Bible Lessons On Matthew. Chapter 3:

"In those days came John the Baptist." Israel have not cared for their Messiah, and, in the person of Herod, have sought His life ; and John's voice is to call them to a judgment of their ways, and turn their hearts to God,-" the disobedient to the wisdom of the just." His was a separating testimony-from and to-from the national rejection, and to the rejected One. All for their blessing was there in the Lord's person, but there was moral fitness needed to receive it, and this John comes to produce by his testimony of repentance.
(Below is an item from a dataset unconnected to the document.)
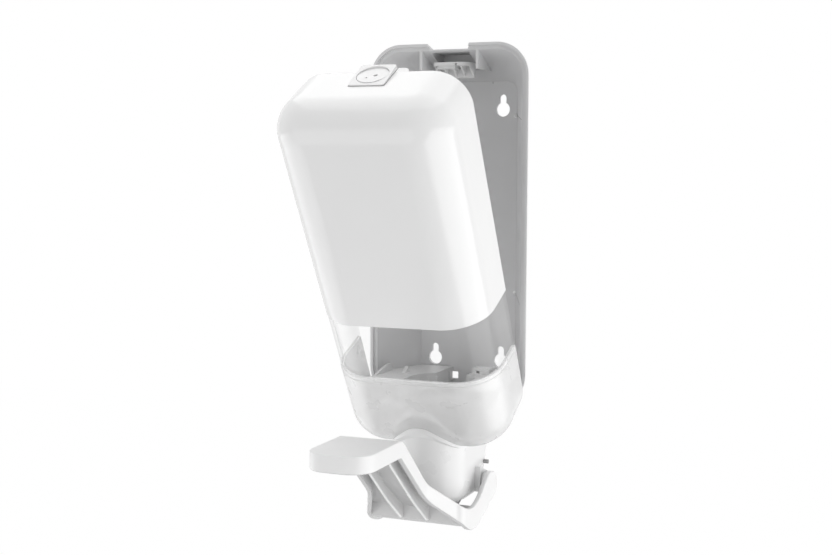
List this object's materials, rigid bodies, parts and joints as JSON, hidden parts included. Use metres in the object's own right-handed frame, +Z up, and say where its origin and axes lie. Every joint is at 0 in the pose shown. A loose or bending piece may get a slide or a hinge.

Personally, and in his circumstances and testimony, all speaks of being outside the nation's condition,- "In the wilderness of Judea," saying, "Repent ye;" thus fulfilling the word of the prophet Esaias," The voice of one crying in the wilderness [an outside place],' Prepare ye the way of the Lord; make His paths straight.'" There the message reads, "All flesh is grass" which "repent ye" really means,- turn from all that you are, as judged of God, to own "the Hope of Israel." And what grace and truth mingle in His appeal-" O Israel, thou hast destroyed thyself, but in Me is thy help"! (5:4.) The one who calls upon others for preparedness of heart to receive the Lord must be personally the exponent of what his testimony is to them.

FRAGMENTS.

"The same John . . . Raiment of camel's hair. Leathern girdle about his loins.
Meat, locusts and wild honey."

In apparel, no diversity of texture; girded to his loins-distinctly upon him, and concentration of purpose, as " the man of God;" meat, independent of human supply, and from two opposite sources; the very plague of eastern countries, and nature's sweet, both made to serve his need. All in perfect accord with his testimony and abode, and exactly reproducing the inspired record of Elijah, in "whose spirit and power' he had come. All is found where his lot is cast-in the desert, as with Israel, long before, when Jehovah fed them, and "their raiment waxed not old, neither did their foot swell for forty years."

How blessed that in such circumstances can be found thus, clothing and sustenance-the lives of others yielding it, and even nature's sweet God can bestow, for John is one self-governed, and devoted to Him ! Are we thus true enough in heart to be intrusted with such? (See Deut. 33:13; Ps. 81:16.) B.C.G.